David faced the impending death of his child as a consequence for his sin. He fasted day and night for a full week, lying on the ground and pleading for God to spare his son’s life. When the child died, David washed himself, and he worshiped. He accepted that he couldn’t bring his child back and focused instead on consoling and comforting those who remained.
Burial is a supernatural act of surrender. It is a grateful remembrance and a righteous commitment to hope, a painful release of what has been even without a vision of what will come to be.
In a world that encourages us to hold on, to fight harder, to never give up, I pray that our grief teaches us that everything about this life is temporary.

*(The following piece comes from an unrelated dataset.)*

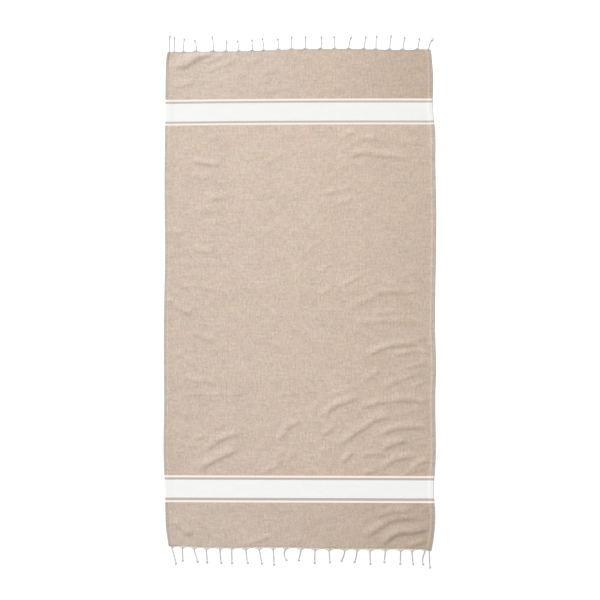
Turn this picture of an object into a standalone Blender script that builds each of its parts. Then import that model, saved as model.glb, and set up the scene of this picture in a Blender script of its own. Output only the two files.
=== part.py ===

In our endings, may we trust the God who writes our beginnings and makes all things beautiful, in His time.
May we embrace the holiness in letting go.
Ashes to ashes.
Dust to dust.
Job 1: 20-22
At the news that he had lost his wealth and would have to bury his servants and children, Job worshipped. What emotions do you think Job was experiencing at the time, and why do you think Job worshipped? What is your typical response to loss in your life?
2 Samuel 12:15-23
This passage can be theologically difficult. David fasted, sought mercy, and prayed, but the Lord did not spare his child. What do David’s actions and replies to his servants teach us about responding to losses and moving through the stages of grief?
Psalm 26: 3-4
Perfect peace is a promise to those who keep their focus on God, even in grief and loss. Check your perspective: What has held priority in your thoughts and emotions in this season? Do you feel anchored to the rock, or tossed by the winds? Is there anything keeping you from fully trusting God in all things?
I Peter 5: 6-11
What phrases in this passage reflect an invitation to surrender? What promises does the passage offer to those willing to endure suffering and remain steadfast in faith?
Isaiah 43: 18-19; Luke 6:21
A large part of any grief process is adjusting to a “new normal”, negotiating what to carry from the past and how to look ahead to new beginnings. As you reflect on the passages, make a list of things God may be calling you to release and bury, and a list of things you want to sprout and grow in your next season.
2 Corinthians 1: 3-5
Spend time in prayer today for those in your life who are dealing with grief, loss, and painful transitions. As you are led, reach out to offer a listening ear, practical support, or a word of love and encouragement.
“All flesh is as grass,
And all the glory of man as the flower of the grass.
The grass withers,
And its flower falls away,
But the word of the Lord endures forever.”